(AFP) - Boire de l'alcool fait-il se sentir beau ? Le laboratoire de psychologie de Grenoble, pour s'être penché très sérieusement sur la question, a reçu jeudi à Harvard un "Ig Nobel", un prix récompensant les travaux de recherche qui "font rire puis réfléchir".
L'étude en question, publiée en mai 2012 dans le British Journal of Psychology, avait montré que plus on boit d'alcool, plus on se trouve séduisant, cette meilleure perception de soi n'étant pas due aux effets pharmacologiques de l'alcool mais à un effet placebo.
"En psychologie, aucun Français n'avait encore reçu d'Ig Nobel, ça nous a bien fait rire quand on a appris la nouvelle", a réagi Laurent Bègue, directeur du laboratoire inter-universitaire de psychologie (Lip) de Grenoble.
Créés en 1991 par le magazine "Annals of Improbable Research", les Ig Nobel (prononcer "ignoble" à l'anglaise) sont remis chaque année par de vrais lauréats du prix Nobel lors d'une cérémonie décalée organisée dans la prestigieuse université américaine.
Dernièrement, le prix avait notamment été décerné à une équipe de biologistes ayant étudié le rôle de la fellation chez les chauves-souris, ou à des chercheurs français qui avaient expliqué aux médecins qui pratiquent des coloscopies comment réduire les risques d'explosion de leurs patients.
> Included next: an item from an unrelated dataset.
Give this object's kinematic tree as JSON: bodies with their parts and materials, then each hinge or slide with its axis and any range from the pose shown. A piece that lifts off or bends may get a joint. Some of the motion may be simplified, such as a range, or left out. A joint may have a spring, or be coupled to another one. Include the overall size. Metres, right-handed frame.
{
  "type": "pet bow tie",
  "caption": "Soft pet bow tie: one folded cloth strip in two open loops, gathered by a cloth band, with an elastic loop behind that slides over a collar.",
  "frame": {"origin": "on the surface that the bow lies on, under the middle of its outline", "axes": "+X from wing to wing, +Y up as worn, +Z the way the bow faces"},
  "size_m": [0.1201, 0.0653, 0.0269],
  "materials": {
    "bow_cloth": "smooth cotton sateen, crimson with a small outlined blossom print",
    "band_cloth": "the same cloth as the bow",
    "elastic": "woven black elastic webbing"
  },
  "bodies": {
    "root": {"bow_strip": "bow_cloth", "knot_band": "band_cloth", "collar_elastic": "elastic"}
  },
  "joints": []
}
Intitulée "Beauty is in the eye of the beer holder" ("La beauté est dans les yeux du buveur de bière"), l'expérience du Lip avait été réalisée à Grenoble en partenariat avec les Universités de Paris-Descartes, Paris-VIII, et l'Université d'Etat de l'Ohio aux Etats-Unis.
Les chercheurs avaient d'abord approché 19 consommateurs dans un bar de Grenoble et les avaient invités à noter sur une échelle de 1 à 7 à quel point ils s'estimaient séduisants, intelligents, originaux et drôles. Leur taux d'alcoolémie était ensuite mesuré par éthylomètre. Ils en avaient conclu que plus les personnes présentaient un taux d'alcoolémie élevé et plus elles se sentaient séduisantes.
De vraies questions
Dans un deuxième temps, 94 hommes recrutés par petite annonce dans le quotidien régional Dauphiné Libéré, avaient été invités en laboratoire à tester une boisson pour une société factice, baptisée Stataliment. Une partie des participants se voyaient servir une boisson alcoolisée, les autres une boisson non alcoolisée, sans forcément le savoir.
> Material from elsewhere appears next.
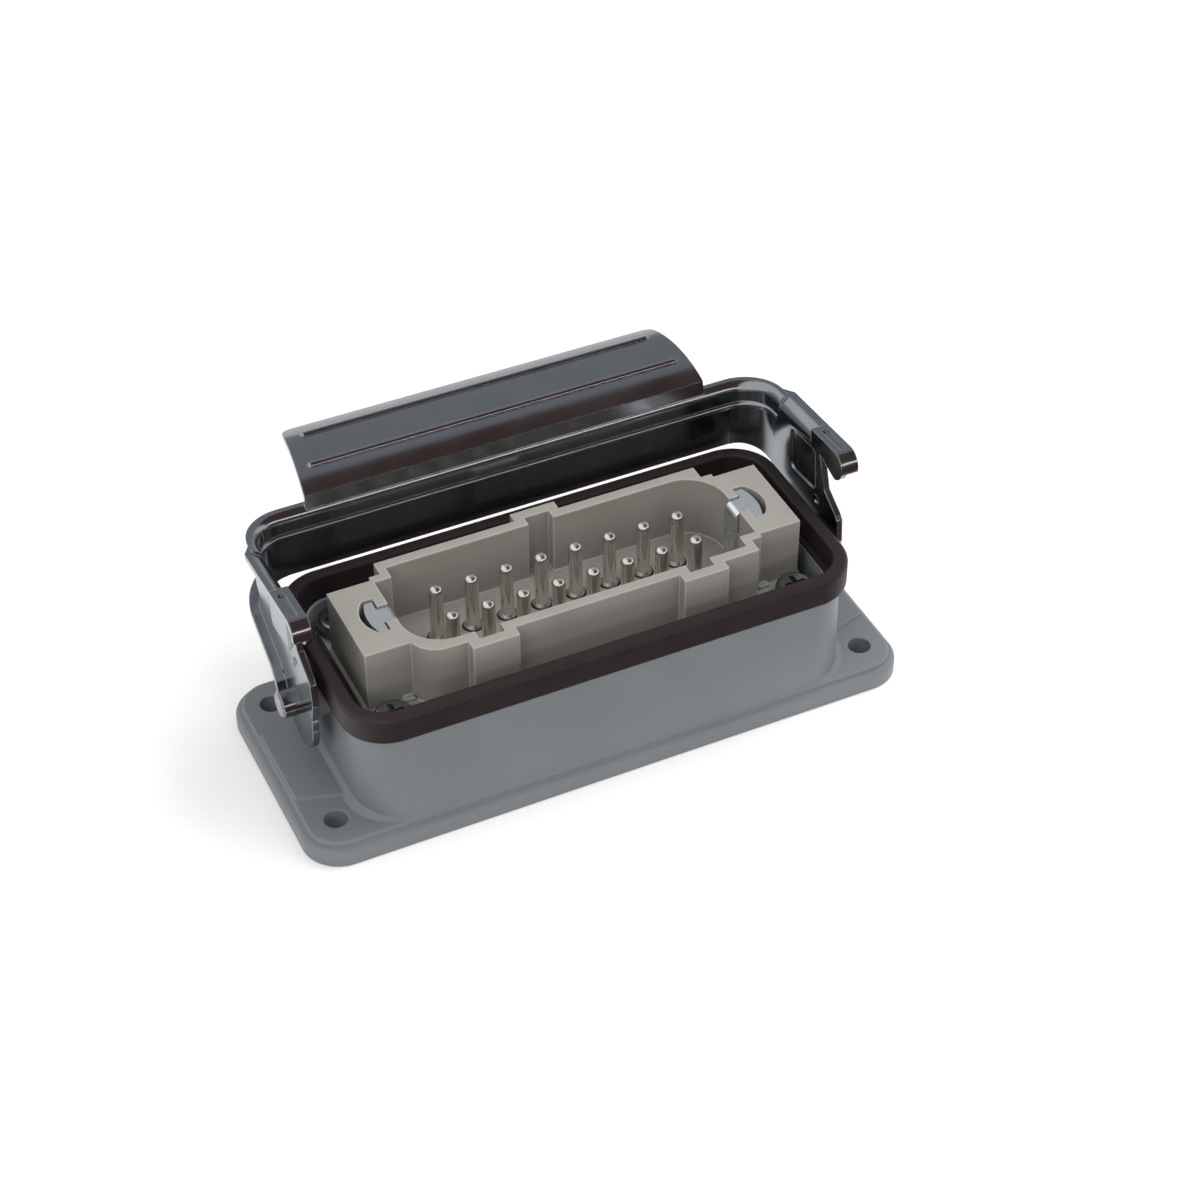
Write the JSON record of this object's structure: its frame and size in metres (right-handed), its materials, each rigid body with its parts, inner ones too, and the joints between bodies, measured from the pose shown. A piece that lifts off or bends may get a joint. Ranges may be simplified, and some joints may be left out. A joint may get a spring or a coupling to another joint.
{
  "type": "heavy duty rectangular connector",
  "caption": "Bulkhead half of a rectangular industrial connector: grey cast housing with flange and rim gasket, pin insert with earth clips, and one swinging bail lever with hooks.",
  "frame": {"origin": "centre of the underside of the flange, on the panel face", "axes": "+X along the long side of the flange, +Y to the side where the lever bar rests, +Z out of the panel along the mating direction"},
  "size_m": [0.116, 0.0656, 0.0447],
  "materials": {
    "painted_casting": "fine powder coat, satin",
    "rubber": "smooth moulded",
    "stone_plastic": "fine moulded, matt",
    "zinc_steel": "zinc plated",
    "silver_sheet": "silver plated",
    "silver_pin": "silver plated, smooth",
    "dark_steel": "dark bright finish"
  },
  "bodies": {
    "base": {"housing": "painted_casting", "rim_gasket": "rubber", "panel_gasket": "rubber", "insert_body": "stone_plastic", "terminal_block": "stone_plastic", "insert_screws": "zinc_steel", "terminal_screws": "zinc_steel", "earth_screws": "zinc_steel", "earth_clip_left": "silver_sheet", "earth_clip_right": "silver_sheet", "pivot_pin_left": "dark_steel", "pivot_pin_right": "dark_steel", "contact_pin_01": "silver_pin", "contact_pin_02": "silver_pin", "contact_pin_03": "silver_pin", "contact_pin_04": "silver_pin", "contact_pin_05": "silver_pin", "contact_pin_06": "silver_pin", "contact_pin_07": "silver_pin", "contact_pin_08": "silver_pin", "contact_pin_09": "silver_pin", "contact_pin_10": "silver_pin", "contact_pin_11": "silver_pin", "contact_pin_12": "silver_pin", "contact_pin_13": "silver_pin", "contact_pin_14": "silver_pin", "contact_pin_15": "silver_pin", "contact_pin_16": "silver_pin"},
    "lever": {"lever": "dark_steel"}
  },
  "joints": [
    {"name": "lever_hinge", "type": "hinge", "parent": "base", "child": "lever", "pos_m": [0, 0, 0.019], "axis": [1, 0, 0], "range_deg": [-42, 100]}
  ]
}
Ainsi, certaines personnes avaient ingéré à leur insu des doses d'alcool équivalentes à 1 g/l de sang, alors que d'autres pensaient boire de l'alcool alors qu'elles consommaient un simple jus de fruits.
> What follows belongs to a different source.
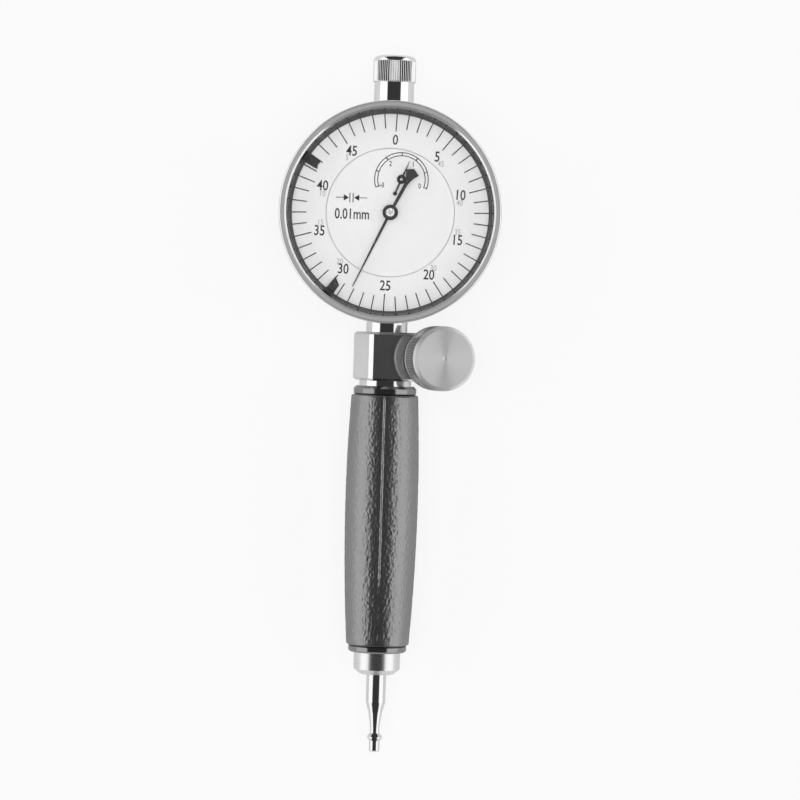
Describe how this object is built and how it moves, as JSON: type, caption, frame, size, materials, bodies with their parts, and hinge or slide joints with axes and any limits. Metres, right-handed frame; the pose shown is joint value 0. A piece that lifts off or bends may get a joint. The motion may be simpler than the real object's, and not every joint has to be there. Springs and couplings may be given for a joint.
{
  "type": "dial bore gauge",
  "caption": "Small-bore gauge: a round dial indicator in a split clamp with a knurled knob, on a black grained grip with a slim split-ball probe.",
  "frame": {"origin": "on the resting plane, midway along the gauge and across its dial", "axes": "+Y up the stem from the probe to the lift cap, +Z out of the dial, +X to the dial's right"},
  "size_m": [0.043, 0.1364, 0.02],
  "materials": {
    "bezel_satin": "satin, with a fine coin edge",
    "case_satin": "satin",
    "bright_chrome": "polished chrome plate",
    "clamp_chrome": "satin chrome plate on milled faces",
    "knob_steel": "turned rings on the face, knurled edge",
    "ferrule_chrome": "satin chrome plate",
    "grip_black": "black, moulded leather grain",
    "collar_black": "gloss black",
    "ring_black": "black paint",
    "dial_white": "matt white paint with printed scales",
    "hand_black": "black paint",
    "crystal": "clear",
    "movement_brass": "plain brass",
    "inner_steel": "ground steel",
    "bush_steel": "turned, polished end",
    "probe_steel": "hard chrome plate"
  },
  "bodies": {
    "root": {"case": "case_satin", "back_cover": "case_satin", "back_cover_screws": "inner_steel", "bezel_spring": "inner_steel", "centre_dial": "dial_white", "front_plate": "movement_brass", "mid_plate": "movement_brass", "plate_pillars": "movement_brass", "plate_screws": "inner_steel", "rear_bridge": "movement_brass", "bridge_posts": "movement_brass", "hairspring_stud": "movement_brass", "hairspring": "inner_steel", "spring_post": "movement_brass", "stem_bush": "movement_brass", "upper_bush": "movement_brass", "return_spring": "inner_steel", "stem": "bright_chrome", "clamp_block": "clamp_chrome", "handle_tube": "inner_steel", "upper_collar": "collar_black", "grip": "grip_black", "lower_collar": "collar_black", "ferrule": "ferrule_chrome", "upper_rod_guide": "movement_brass", "lower_rod_guide": "movement_brass", "probe": "probe_steel"},
    "bezel": {"bezel": "bezel_satin", "crystal": "crystal", "marker_ring": "ring_black", "dial_ring": "dial_white"},
    "upper_marker": {"upper_marker": "ring_black"},
    "lower_marker": {"lower_marker": "ring_black"},
    "hand": {"centre_arbor": "inner_steel", "main_hand": "hand_black", "hand_bush": "bush_steel"},
    "spindle": {"spindle": "inner_steel", "lift_cap": "bright_chrome", "contact_point": "inner_steel", "guide_pin": "inner_steel", "spring_pin": "inner_steel"},
    "push_rod": {"push_rod": "inner_steel", "needle": "inner_steel"},
    "rack_arbor": {"rack_arbor": "inner_steel", "drive_gear": "movement_brass"},
    "take_up": {"take_up_arbor": "inner_steel", "take_up_gear": "movement_brass", "counter_hand": "hand_black", "counter_hand_bush": "bush_steel"},
    "clamp_screw": {"clamp_screw": "inner_steel"},
    "clamp_knob": {"clamp_knob": "knob_steel"}
  },
  "joints": [
    {"name": "bezel_turn", "type": "hinge", "parent": "root", "child": "bezel", "pos_m": [0, 0.0374, 0.0085], "axis": [0, 0, 1], "continuous": true},
    {"name": "upper_marker_turn", "type": "hinge", "parent": "bezel", "child": "upper_marker", "pos_m": [0, 0.0374, 0.0085], "axis": [0, 0, 1], "range_deg": [-126, 35]},
    {"name": "lower_marker_turn", "type": "hinge", "parent": "bezel", "child": "lower_marker", "pos_m": [0, 0.0374, 0.0085], "axis": [0, 0, 1], "range_deg": [-35, 126]},
    {"name": "spindle_slide", "type": "slide", "parent": "root", "child": "spindle", "axis": [0, 1, 0], "range_m": [0, 0.001], "stiffness_N_per_m": 100, "springref_m": -0.01, "deforming": ["return_spring", "hairspring"]},
    {"name": "push_rod_slide", "type": "slide", "parent": "root", "child": "push_rod", "axis": [0, 1, 0], "range_m": [0, 0.001]},
    {"name": "hand_turn", "type": "hinge", "parent": "root", "child": "hand", "pos_m": [0, 0.0374, 0.0085], "axis": [0, 0, 1], "range_deg": [-720.1, 0]},
    {"name": "rack_arbor_turn", "type": "hinge", "parent": "root", "child": "rack_arbor", "pos_m": [-0.00197, 0.03091, 0.0085], "axis": [0, 0, 1], "range_deg": [0, 72.1]},
    {"name": "take_up_turn", "type": "hinge", "parent": "root", "child": "take_up", "pos_m": [0.00197, 0.04389, 0.0085], "axis": [0, 0, 1], "range_deg": [0, 72.1]},
    {"name": "clamp_screw_slide", "type": "slide", "parent": "root", "child": "clamp_screw", "axis": [0.309, 0, 0.9511], "range_m": [0, 0.0005]},
    {"name": "clamp_knob_turn", "type": "hinge", "parent": "clamp_screw", "child": "clamp_knob", "pos_m": [0.00789, 0.0094, 0.00594], "axis": [0.309, 0, 0.9511], "range_deg": [0, 360.1]}
  ],
  "couplings": [
    {"joint": "push_rod_slide", "follows": "spindle_slide", "ratio": 1},
    {"joint": "hand_turn", "follows": "spindle_slide", "rad_per_m": -12566},
    {"joint": "rack_arbor_turn", "follows": "spindle_slide", "rad_per_m": 1256.6},
    {"joint": "take_up_turn", "follows": "spindle_slide", "rad_per_m": 1256.6},
    {"joint": "clamp_knob_turn", "follows": "clamp_screw_slide", "rad_per_m": 12566}
  ]
}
Les buveurs étaient ensuite soumis au même type d'évaluation que dans la première expérience. Et à l'arrivée, ce sont les personnes qui croyaient avoir bu de l'alcool, qu'elles en aient réellement bu ou non, qui s'estimaient les plus séduisantes. En revanche, celles qui avaient bu de l'alcool sans le savoir ne se considéraient pas plus séduisantes.
"Cela peut sembler anecdotique mais ça soulève en réalité de vraies questions de recherche", explique Laurent Bègue. L'étude a ainsi montré qu'on ne peut pas "réduire l'alcool à son aspect pharmacologique", selon lui.
Elle peut aussi permettre de mieux cibler les messages de prévention sur les dangers de l'alcoolisation excessive. "Tout le monde croît que l'alcool désinhibe, augmente l'assurance. Lorsqu'on met en cause ces croyances, ça a des conséquences sur le consommateur", note M. Bègue.
Son laboratoire, qui compte 30 enseignants chercheurs et 20 doctorants répartis entre Grenoble et Chambéry, est friand de ce type d'expériences qui permet de fonder la psychologie sur des données quantitatives.
Récemment, il a ainsi montré, via une expérience réunissant 70 "cobayes", que les jeux vidéo violents rendaient agressifs et que cette agressivité augmentait avec le temps.
D'autres études portent sur l'effet des préjugés sur les performances cognitives, sur le rôle de la méditation dans la tolérance à la douleur ou sur la relation entre les drogues et la violence.